While no definitive plans have been announced, Pollack indicated in February 2007 that other venues may start holding WSOP events. Egypt and South Africa were mentioned as possible expansion sites because Harrah's owns casinos, via LCI, in those two locations.

In 2010, Harrah's was renamed as Caesars Entertainment. Caesars was acquired in 2020 by Eldorado Resorts, which then changed its own name to Caesars Entertainment. By this time, the former London Clubs were known as Caesars Entertainment EMEA.

In July 2021, Caesars sold its EMEA division to the newly formed Metropolitan Gaming, an affiliate of Silver Point Capital, for a reported £15 million.

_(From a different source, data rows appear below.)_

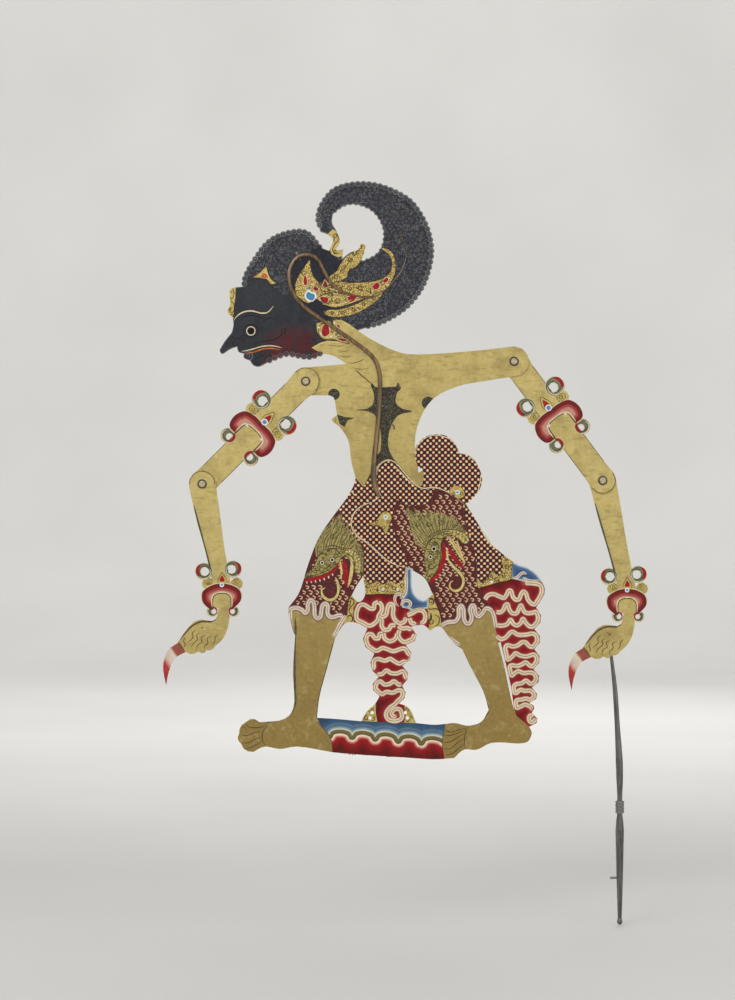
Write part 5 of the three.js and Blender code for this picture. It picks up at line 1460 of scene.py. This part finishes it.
def paleBowl():
    # a pale floor that turns up smoothly into a wall all round
    turn = stage["radius"] - stage["flat"]
    profile = [(0.02, 0), (1.5, 0), (stage["flat"], 0)]
    bend = np.linspace(0.1, math.pi / 2, 12)
    profile += [(stage["flat"] + turn * math.sin(a), turn * (1 - math.cos(a))) for a in bend]
    profile.append((stage["radius"], stage["height"]))
    sides = 96
    points = [(r * math.cos(2 * math.pi * k / sides), r * math.sin(2 * math.pi * k / sides), z + low - stage["drop"])
              for r, z in profile for k in range(sides)]
    faces = [[i * sides + k, i * sides + (k + 1) % sides, (i + 1) * sides + (k + 1) % sides, (i + 1) * sides + k]
             for i in range(len(profile) - 1) for k in range(sides)]
    faces.append(list(range(sides))[::-1])
    mesh = bpy.data.meshes.new("pale_floor")
    mesh.from_pydata(points, [], [f[::-1] for f in faces])
    mesh.polygons.foreach_set("use_smooth", [True] * len(mesh.polygons))
    obj = bpy.data.objects.new("pale_floor", mesh)
    bpy.context.scene.collection.objects.link(obj)
    f = Finish("pale_floor")
    tone = f.mix(f.spread(f.noise(700, 2), 0.3, 0.7, 0, 1), tint(212, 211, 208), tint(206, 205, 202))
    mesh.materials.append(f.finish(tone, blotch=0.01, rough=(0.8, 0.9), bump=0.02))


paleBowl()
camera = {"lens": 85, "x": -0.0259, "z": 0.2956, "away": 2.715}
cameraData = bpy.data.cameras.new("camera")
cameraData.lens = camera["lens"]
cameraData.sensor_width = 36
cameraObject = bpy.data.objects.new("camera", cameraData)
cameraObject.location = (camera["x"], sheetPlate["front"] * mm - camera["away"], camera["z"])
cameraObject.rotation_euler = (math.pi / 2, 0, 0)
bpy.context.scene.collection.objects.link(cameraObject)
bpy.context.scene.camera = cameraObject

softLights = {
    "key": {"at": (-1.5, -2.6, 1.9), "size": 1.8, "power": 48},
    "fill": {"at": (1.9, -2.3, 0.7), "size": 2.2, "power": 22},
    "wall": {"at": (0.0, 1.6, 3.8), "size": 3.0, "power": 128, "towards": (0, 6.4, 2.4)},
    "rear": {"at": (0.0, -1.6, 3.8), "size": 3.0, "power": 80, "towards": (0, -6.4, 2.4)},
    "back": {"at": (0.8, 2.6, 1.7), "size": 2.2, "power": 19},
}
for key, spec in softLights.items():
    lamp = bpy.data.lights.new(key, "AREA")
    lamp.size = spec["size"]
    lamp.energy = spec["power"]
    lampObject = bpy.data.objects.new(key, lamp)
    lampObject.location = spec["at"]
    aim = Vector(spec.get("towards", (0, 0, 0.25))) - Vector(spec["at"])
    lampObject.rotation_euler = aim.to_track_quat("-Z", "Y").to_euler()
    lampObject.visible_camera = False
    bpy.context.scene.collection.objects.link(lampObject)
world = bpy.data.worlds.new("soft_room")
world.use_nodes = True
world.node_tree.nodes["Background"].inputs["Color"].default_value = (1, 1, 1, 1)
world.node_tree.nodes["Background"].inputs["Strength"].default_value = 0.68
bpy.context.scene.world = world
bpy.context.scene.view_settings.view_transform = "Standard"
print("stage set")
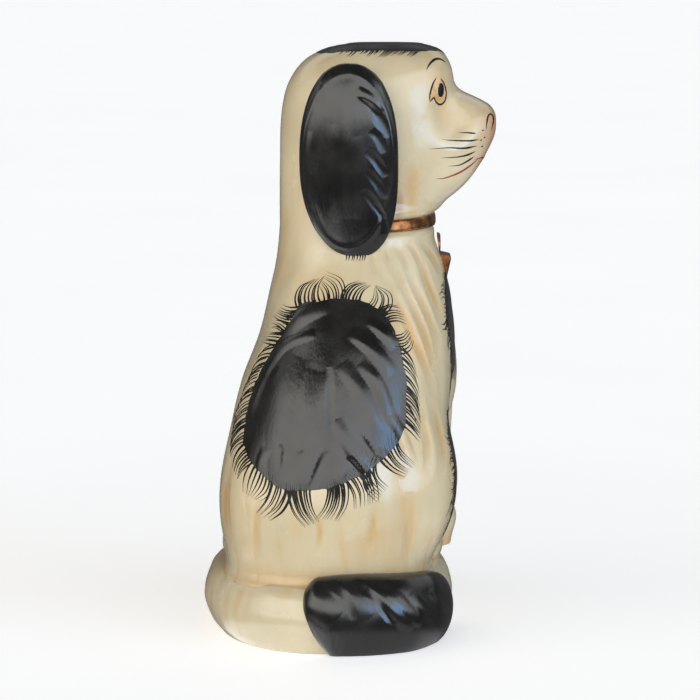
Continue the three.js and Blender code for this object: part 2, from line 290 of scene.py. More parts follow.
class Skin:
    """A surface as points, triangles and smooth outward normals, in millimetres."""

    def __init__(self, points, faces, normals=None):
        self.points = np.asarray(points, float)
        self.faces = np.asarray(faces, int)
        self.normals = mesh_normals(self.points, self.faces) if normals is None else normals

    def raised(self, relief):
        """The skin pushed out by relief(points), its normals turned by the relief's slope."""
        n = self.normals
        helper = np.where(np.abs(n[:, 2:]) < 0.9, [[0.0, 0, 1]], [[1.0, 0, 0]])
        u = unit(np.cross(helper, n))
        v = np.cross(n, u)
        reach = 0.4
        height = relief(self.points)
        slope_u = (relief(self.points + reach * u) - height) / reach
        slope_v = (relief(self.points + reach * v) - height) / reach
        normals = unit(n - slope_u[:, None] * u - slope_v[:, None] * v)
        return Skin(self.points + n * height[:, None], self.faces, normals)

    def rim(self):
        """Directed edges that only one triangle uses."""
        edges = np.concatenate([self.faces[:, [0, 1]], self.faces[:, [1, 2]],
                                self.faces[:, [2, 0]]])
        size = len(self.points)
        codes = edges[:, 0] * size + edges[:, 1]
        return edges[~np.isin(codes, edges[:, 1] * size + edges[:, 0])]

    def cut(self, inside):
        """The part where inside, one value a point, is positive, with an exact rim."""
        positive = inside[self.faces] > 0
        count = positive.sum(1)
        split = (count == 1) | (count == 2)
        one = count[split] == 1
        alone = positive[split] == one[:, None]          # the corner on its own side of the rim
        turn = (alone.argmax(1)[:, None] + np.arange(3)) % 3
        corners = np.take_along_axis(self.faces[split], turn, axis=1)
        edges = np.sort(np.concatenate([corners[:, [0, 1]], corners[:, [0, 2]]]), axis=1)
        edges, place = np.unique(edges, axis=0, return_inverse=True)
        low, high = edges.T
        t = (inside[low] / (inside[low] - inside[high]))[:, None]
        points = np.concatenate([self.points, self.points[low] * (1 - t) + self.points[high] * t])
        normals = np.concatenate([self.normals, unit(self.normals[low] * (1 - t)
                                                     + self.normals[high] * t)])
        ab, ac = place.reshape(2, -1) + len(self.points)
        a, b, c = corners.T
        faces = np.concatenate([self.faces[count == 3], np.stack([a, ab, ac], 1)[one],
                                np.stack([ab, b, c], 1)[~one], np.stack([ab, c, ac], 1)[~one]])
        used, faces = np.unique(faces, return_inverse=True)
        return Skin(points[used], faces.reshape(-1, 3), normals[used])

    def capped(self, normal):
        """The skin with its one open rim closed by a flat fan."""
        used, rim = np.unique(self.rim(), return_inverse=True)
        rim = rim.reshape(-1, 2) + len(self.points)
        hub = np.full(len(rim), len(self.points) + len(used))
        ring = self.points[used]
        points = np.concatenate([self.points, ring, [ring.mean(0)]])
        faces = np.concatenate([self.faces, np.stack([rim[:, 1], rim[:, 0], hub], axis=1)])
        normals = np.concatenate([self.normals, np.tile(normal, (len(used) + 1, 1))])
        return Skin(points, faces, normals)

    def coat(self, lift=0.14, depth=0.3):
        """A closed thin coat over an open skin, feathered down at its rim."""
        size = len(self.points)
        rim = self.rim()
        raise_by = np.full(size, lift)
        raise_by[rim.ravel()] = 0.03
        a, b = rim.T
        outer = self.points + self.normals * raise_by[:, None]
        inner = self.points - self.normals * depth
        faces = np.concatenate([self.faces, self.faces[:, ::-1] + size,
                                np.stack([b, a, a + size], axis=1),
                                np.stack([b, a + size, b + size], axis=1)])
        return Skin(np.concatenate([outer, inner]), faces,
                    np.concatenate([self.normals, -self.normals]))


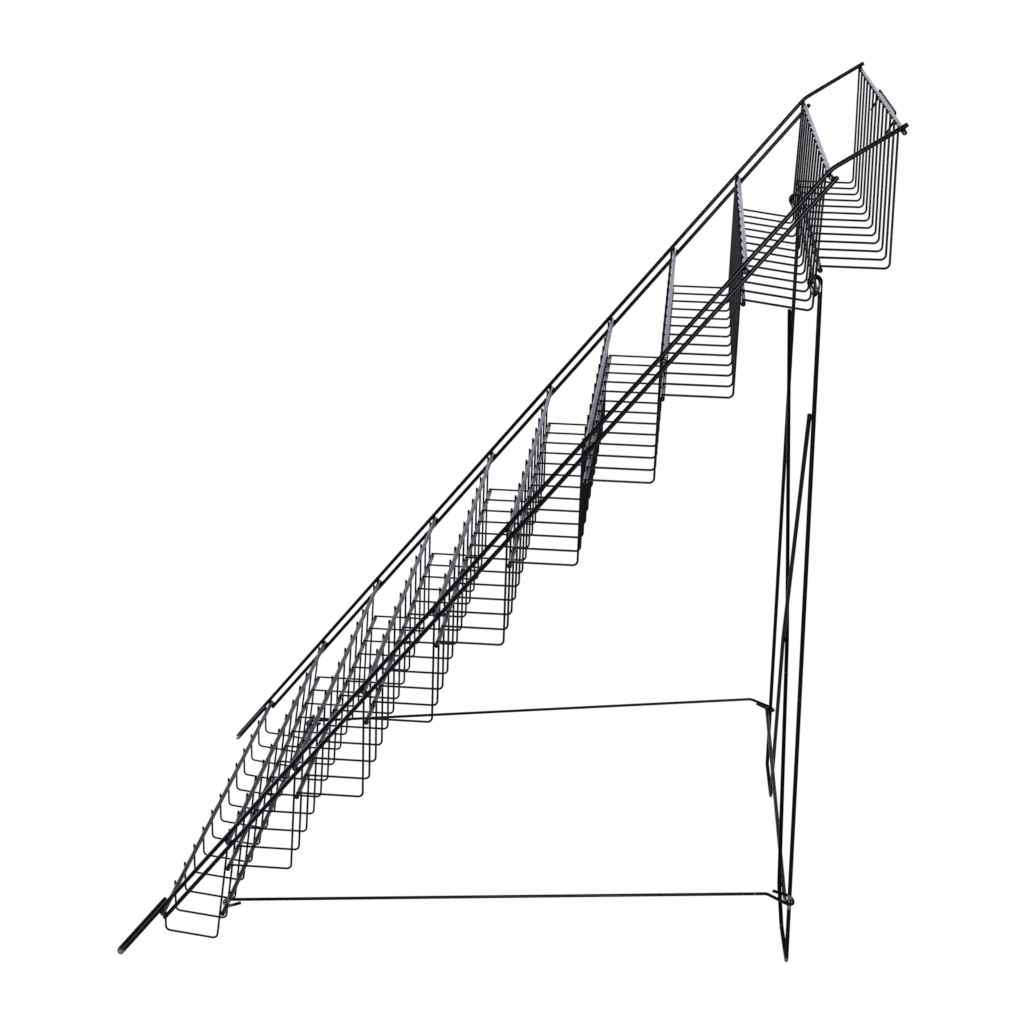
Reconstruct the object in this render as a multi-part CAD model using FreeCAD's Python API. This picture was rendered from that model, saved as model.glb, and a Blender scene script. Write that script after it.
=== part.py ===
"""Folding wire display rack: ten stepped shelves of bent wire between two raked rails.

Millimetres. X runs across the rack, Y from the front feet to the back, Z up.
The origin is the middle of the footprint, on the floor.
Every wire is a round rod swept along straight runs and tangent bends.
"""
import FreeCAD, Part
import math
import os
from dataclasses import dataclass, field

Vector = FreeCAD.Vector

# Wire stock
RAIL_WIRE = 4.8
CROSS_WIRE = 5.2
SHELF_WIRE = 2.4
BRACE_WIRE = 3.6
STAND_WIRE = 4.8
STAND_PIVOT_WIRE = 3.6
SIGN_WIRE = 2.4
WELD_GAP = 0.05
HINGE_GAP = 0.05
SHORTEST_RUN = 0.05

# Raked side frames
RAIL_SPACING = 610.0
RAKE_DEGREES = 51.16
TIER_PITCH = 124.8
TIER_COUNT = 10
FRONT_LIP_HEIGHT = 58.9
TOP_RUN_DEGREES = 33.0
TOP_RUN_LENGTH = 78.0
TOP_BEND_RADIUS = 40.0
RAIL_END_OVERRUN = 6.0
INNER_RAIL_OVERRUN = 4.0
CROSS_WIRE_OVERHANG = 3.0
FOOT_RETURN_GAP = 0.4
RIGHT_RETURN_DEGREES = 45.0
RIGHT_RETURN_END = 14.0
LEFT_RETURN_DEGREES = -24.0
LEFT_RETURN_END = -9.0

# Shelf wires
SHELF_WIRE_COUNT = 13
SHELF_WIRE_PITCH = 46.9
SHELF_BEND_RADIUS = 5.5
SHELF_NUB = 3.0
SHELF_DROP = 139.7
TOP_SHELF_DROP = 140.6
TOP_SHELF_LEAN = -2.5
SHELF_LEAN = 1.5
TIER_NINE_DROP = 141.2
TIER_NINE_LEAN = 4.2
TIER_NINE_FLOOR_RISE = 9.0
TIER_TWO_LEAN = 7.0
TIER_ONE_LEAN = 18.0
TIER_ONE_FLOOR_RISE = 7.0
FLOOR_END_GAP = 0.4
LOWER_CROSS_OVERHANG = 3.6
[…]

In 2022, Metropolitan sold the Emerald Resort & Casino in South Africa to a group led by Tsogo Sun, to focus its business on the United Kingdom and Egypt.

== Casinos ==

=== Egypt ===

- London Club Cairo
- The Ramses Casino Cairo
- The Kings and Queens Cairo

=== United Kingdom ===

- Alea Glasgow
- Alea Nottingham
- Empire Casino
- Manchester235
- Metropolitan Mayfair
- Park Lane Casino
- The Rendezvous Casino Brighton
- The Sportsman

=== Online ===

- MetGaming.com

=== Former properties ===
- Emerald Resort & Casino — Vanderbijlpark, South Africa — Sold in 2022.